*Exercise objective:* Quote verbatim everything from the line containing "for name, shape" down to the line containing "points = [vertex.co", with both of those lines included and no others.
## start Material
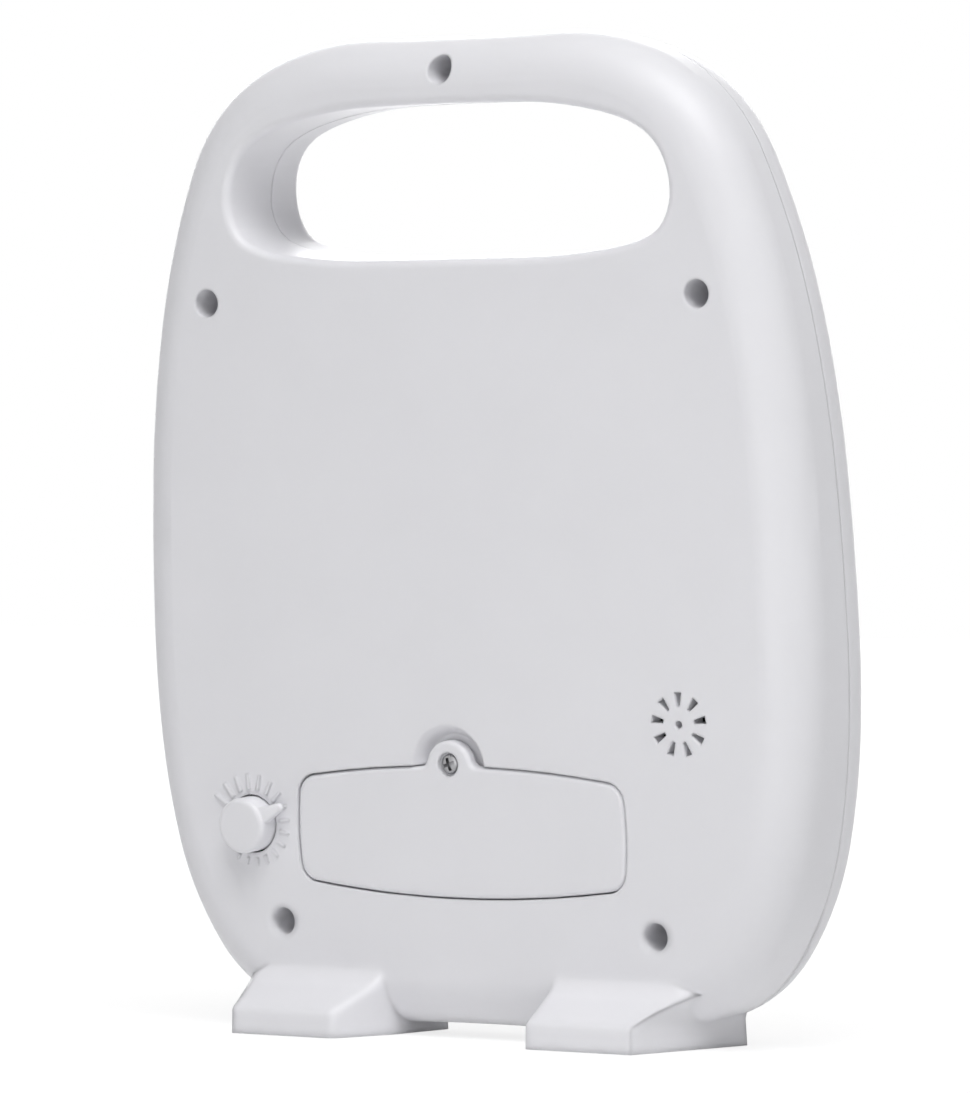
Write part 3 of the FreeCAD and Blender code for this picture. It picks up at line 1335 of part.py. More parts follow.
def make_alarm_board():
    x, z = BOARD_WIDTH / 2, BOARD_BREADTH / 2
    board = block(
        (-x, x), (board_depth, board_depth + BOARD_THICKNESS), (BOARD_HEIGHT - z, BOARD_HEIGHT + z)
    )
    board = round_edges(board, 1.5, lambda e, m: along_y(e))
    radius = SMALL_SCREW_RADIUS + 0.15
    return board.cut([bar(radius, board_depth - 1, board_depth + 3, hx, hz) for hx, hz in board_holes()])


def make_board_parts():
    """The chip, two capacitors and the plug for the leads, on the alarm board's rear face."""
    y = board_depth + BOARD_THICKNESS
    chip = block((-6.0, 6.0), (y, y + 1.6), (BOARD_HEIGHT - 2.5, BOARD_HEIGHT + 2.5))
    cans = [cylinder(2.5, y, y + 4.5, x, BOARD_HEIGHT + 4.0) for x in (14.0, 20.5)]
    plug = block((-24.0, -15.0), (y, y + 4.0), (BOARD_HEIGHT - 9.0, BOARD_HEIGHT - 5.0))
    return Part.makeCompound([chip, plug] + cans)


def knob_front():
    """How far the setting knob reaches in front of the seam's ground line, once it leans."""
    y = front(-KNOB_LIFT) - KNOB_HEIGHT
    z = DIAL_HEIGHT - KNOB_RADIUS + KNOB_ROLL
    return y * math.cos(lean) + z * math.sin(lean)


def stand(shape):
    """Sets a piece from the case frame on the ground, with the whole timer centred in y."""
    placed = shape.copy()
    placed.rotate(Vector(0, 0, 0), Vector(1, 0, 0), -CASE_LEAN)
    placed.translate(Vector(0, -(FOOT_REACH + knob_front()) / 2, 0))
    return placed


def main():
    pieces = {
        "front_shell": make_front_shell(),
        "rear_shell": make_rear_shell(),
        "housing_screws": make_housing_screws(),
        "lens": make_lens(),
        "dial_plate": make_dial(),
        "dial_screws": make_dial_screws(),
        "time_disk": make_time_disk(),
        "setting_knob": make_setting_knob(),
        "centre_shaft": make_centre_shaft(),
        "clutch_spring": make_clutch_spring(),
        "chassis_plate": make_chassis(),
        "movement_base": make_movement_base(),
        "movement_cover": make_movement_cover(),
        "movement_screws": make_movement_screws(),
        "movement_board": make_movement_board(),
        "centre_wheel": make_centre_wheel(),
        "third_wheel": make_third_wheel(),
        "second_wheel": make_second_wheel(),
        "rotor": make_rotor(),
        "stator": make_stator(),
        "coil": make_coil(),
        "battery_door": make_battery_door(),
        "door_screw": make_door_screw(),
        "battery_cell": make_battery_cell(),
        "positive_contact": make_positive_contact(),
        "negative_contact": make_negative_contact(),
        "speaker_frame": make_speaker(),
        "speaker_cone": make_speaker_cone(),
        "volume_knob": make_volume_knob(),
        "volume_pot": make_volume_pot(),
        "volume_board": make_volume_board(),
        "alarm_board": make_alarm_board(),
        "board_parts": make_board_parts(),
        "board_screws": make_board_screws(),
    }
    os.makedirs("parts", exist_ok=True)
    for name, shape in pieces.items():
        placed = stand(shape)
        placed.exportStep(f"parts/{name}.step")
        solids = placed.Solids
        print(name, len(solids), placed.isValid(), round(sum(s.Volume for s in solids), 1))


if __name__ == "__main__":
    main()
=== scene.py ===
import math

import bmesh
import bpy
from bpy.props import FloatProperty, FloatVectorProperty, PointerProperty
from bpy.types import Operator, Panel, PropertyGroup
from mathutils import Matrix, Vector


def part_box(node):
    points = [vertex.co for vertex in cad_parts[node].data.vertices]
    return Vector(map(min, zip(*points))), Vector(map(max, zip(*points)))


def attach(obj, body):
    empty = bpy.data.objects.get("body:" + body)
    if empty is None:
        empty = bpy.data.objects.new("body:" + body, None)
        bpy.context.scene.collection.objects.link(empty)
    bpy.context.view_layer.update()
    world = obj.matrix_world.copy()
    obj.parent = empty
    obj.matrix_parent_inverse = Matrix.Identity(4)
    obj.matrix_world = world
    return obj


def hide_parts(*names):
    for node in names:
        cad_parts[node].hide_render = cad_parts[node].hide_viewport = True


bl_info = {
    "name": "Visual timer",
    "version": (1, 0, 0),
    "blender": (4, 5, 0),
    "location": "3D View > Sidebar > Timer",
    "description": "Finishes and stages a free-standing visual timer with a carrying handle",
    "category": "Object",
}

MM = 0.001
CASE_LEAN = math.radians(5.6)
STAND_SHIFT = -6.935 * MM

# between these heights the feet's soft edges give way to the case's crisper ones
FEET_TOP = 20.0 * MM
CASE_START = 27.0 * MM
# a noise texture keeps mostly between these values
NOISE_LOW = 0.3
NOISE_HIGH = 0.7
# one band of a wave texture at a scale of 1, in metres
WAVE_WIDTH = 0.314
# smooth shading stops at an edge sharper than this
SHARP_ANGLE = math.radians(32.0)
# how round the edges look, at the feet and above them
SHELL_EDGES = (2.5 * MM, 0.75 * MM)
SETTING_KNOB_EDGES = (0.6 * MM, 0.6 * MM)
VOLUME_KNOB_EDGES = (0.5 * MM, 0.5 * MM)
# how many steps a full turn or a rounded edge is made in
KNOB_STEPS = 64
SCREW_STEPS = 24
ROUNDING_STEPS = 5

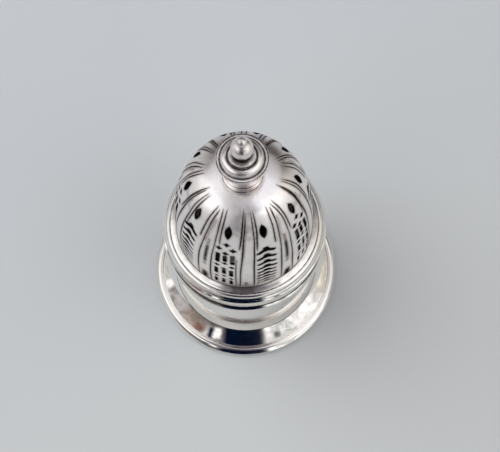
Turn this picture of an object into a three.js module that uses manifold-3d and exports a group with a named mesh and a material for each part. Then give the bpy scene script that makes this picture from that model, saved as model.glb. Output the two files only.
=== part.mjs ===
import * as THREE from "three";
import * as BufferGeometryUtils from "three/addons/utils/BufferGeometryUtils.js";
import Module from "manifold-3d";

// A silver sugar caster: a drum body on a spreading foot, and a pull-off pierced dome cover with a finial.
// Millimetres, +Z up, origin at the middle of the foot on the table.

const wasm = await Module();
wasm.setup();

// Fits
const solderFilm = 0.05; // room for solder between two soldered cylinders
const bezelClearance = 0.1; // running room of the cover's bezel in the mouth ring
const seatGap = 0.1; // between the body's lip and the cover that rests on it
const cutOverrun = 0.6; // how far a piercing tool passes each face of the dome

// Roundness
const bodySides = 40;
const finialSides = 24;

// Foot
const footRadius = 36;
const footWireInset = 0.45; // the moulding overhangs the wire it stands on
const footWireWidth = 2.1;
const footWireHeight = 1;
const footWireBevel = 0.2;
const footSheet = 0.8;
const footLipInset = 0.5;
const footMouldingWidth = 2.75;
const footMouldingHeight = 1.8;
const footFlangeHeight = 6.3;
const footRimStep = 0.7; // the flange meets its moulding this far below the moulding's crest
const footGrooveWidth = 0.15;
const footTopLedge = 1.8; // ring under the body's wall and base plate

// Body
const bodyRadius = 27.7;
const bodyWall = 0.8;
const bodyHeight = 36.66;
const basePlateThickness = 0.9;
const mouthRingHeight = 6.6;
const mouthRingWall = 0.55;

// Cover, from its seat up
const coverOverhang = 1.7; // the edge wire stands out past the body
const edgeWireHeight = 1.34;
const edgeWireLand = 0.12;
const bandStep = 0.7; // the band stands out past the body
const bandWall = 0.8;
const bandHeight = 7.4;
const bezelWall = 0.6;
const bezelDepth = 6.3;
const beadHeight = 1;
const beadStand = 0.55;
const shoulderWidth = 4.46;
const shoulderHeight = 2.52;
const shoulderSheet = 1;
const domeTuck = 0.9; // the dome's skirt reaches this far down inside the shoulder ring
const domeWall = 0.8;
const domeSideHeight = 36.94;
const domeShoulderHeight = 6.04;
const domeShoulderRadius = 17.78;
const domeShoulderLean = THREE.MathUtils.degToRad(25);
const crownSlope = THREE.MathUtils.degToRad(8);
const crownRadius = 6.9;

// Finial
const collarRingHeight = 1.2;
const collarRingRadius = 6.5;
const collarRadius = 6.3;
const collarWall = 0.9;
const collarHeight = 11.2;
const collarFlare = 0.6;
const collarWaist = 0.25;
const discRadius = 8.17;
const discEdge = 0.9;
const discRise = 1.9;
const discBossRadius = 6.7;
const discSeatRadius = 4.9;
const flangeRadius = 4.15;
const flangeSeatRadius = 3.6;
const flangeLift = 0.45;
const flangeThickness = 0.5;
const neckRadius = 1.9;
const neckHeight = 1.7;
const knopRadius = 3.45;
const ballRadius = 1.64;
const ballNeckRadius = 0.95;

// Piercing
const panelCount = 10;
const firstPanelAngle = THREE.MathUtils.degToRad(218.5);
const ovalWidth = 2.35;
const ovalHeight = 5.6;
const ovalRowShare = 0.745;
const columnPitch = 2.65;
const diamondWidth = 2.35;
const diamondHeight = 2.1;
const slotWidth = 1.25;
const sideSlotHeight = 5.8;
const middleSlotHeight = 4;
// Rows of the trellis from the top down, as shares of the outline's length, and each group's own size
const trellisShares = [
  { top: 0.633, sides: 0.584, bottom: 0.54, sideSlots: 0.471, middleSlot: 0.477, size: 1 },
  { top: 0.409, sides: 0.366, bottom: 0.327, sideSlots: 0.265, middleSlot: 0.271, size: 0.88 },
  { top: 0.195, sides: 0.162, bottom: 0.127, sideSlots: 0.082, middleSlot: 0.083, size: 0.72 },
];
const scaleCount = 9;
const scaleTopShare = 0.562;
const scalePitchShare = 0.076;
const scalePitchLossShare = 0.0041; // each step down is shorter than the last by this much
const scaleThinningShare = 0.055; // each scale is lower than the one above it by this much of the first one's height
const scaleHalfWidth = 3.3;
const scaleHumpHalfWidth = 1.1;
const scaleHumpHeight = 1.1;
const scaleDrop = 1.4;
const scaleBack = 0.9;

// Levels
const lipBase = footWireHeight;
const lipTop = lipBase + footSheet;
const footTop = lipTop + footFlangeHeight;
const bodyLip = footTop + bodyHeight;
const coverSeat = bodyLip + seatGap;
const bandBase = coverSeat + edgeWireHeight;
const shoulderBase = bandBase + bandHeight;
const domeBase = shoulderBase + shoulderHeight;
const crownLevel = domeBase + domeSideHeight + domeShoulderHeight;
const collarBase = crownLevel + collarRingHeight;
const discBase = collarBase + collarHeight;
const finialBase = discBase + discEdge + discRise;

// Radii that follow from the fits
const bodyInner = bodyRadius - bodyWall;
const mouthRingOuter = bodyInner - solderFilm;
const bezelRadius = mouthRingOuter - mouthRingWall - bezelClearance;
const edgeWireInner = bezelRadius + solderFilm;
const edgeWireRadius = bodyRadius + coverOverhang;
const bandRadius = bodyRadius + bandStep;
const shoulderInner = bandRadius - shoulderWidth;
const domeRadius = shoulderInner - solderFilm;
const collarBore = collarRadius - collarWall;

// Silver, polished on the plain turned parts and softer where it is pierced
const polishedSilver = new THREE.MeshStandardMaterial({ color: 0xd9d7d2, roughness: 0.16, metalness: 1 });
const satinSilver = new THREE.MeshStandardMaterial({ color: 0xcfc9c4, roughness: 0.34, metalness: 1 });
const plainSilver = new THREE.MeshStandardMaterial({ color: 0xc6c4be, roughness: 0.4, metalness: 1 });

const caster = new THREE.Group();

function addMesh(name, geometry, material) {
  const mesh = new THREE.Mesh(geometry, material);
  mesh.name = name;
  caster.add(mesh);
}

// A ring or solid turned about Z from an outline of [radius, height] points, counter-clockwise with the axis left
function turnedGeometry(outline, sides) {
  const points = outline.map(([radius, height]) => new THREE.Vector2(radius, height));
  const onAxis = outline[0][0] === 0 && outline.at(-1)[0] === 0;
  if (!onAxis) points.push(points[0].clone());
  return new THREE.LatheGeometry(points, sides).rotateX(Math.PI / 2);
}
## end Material
*Reply to the exercise:*
    for name, shape in pieces.items():
        placed = stand(shape)
        placed.exportStep(f"parts/{name}.step")
        solids = placed.Solids
        print(name, len(solids), placed.isValid(), round(sum(s.Volume for s in solids), 1))


if __name__ == "__main__":
    main()
=== scene.py ===
import math

import bmesh
import bpy
from bpy.props import FloatProperty, FloatVectorProperty, PointerProperty
from bpy.types import Operator, Panel, PropertyGroup
from mathutils import Matrix, Vector


def part_box(node):
    points = [vertex.co for vertex in cad_parts[node].data.vertices]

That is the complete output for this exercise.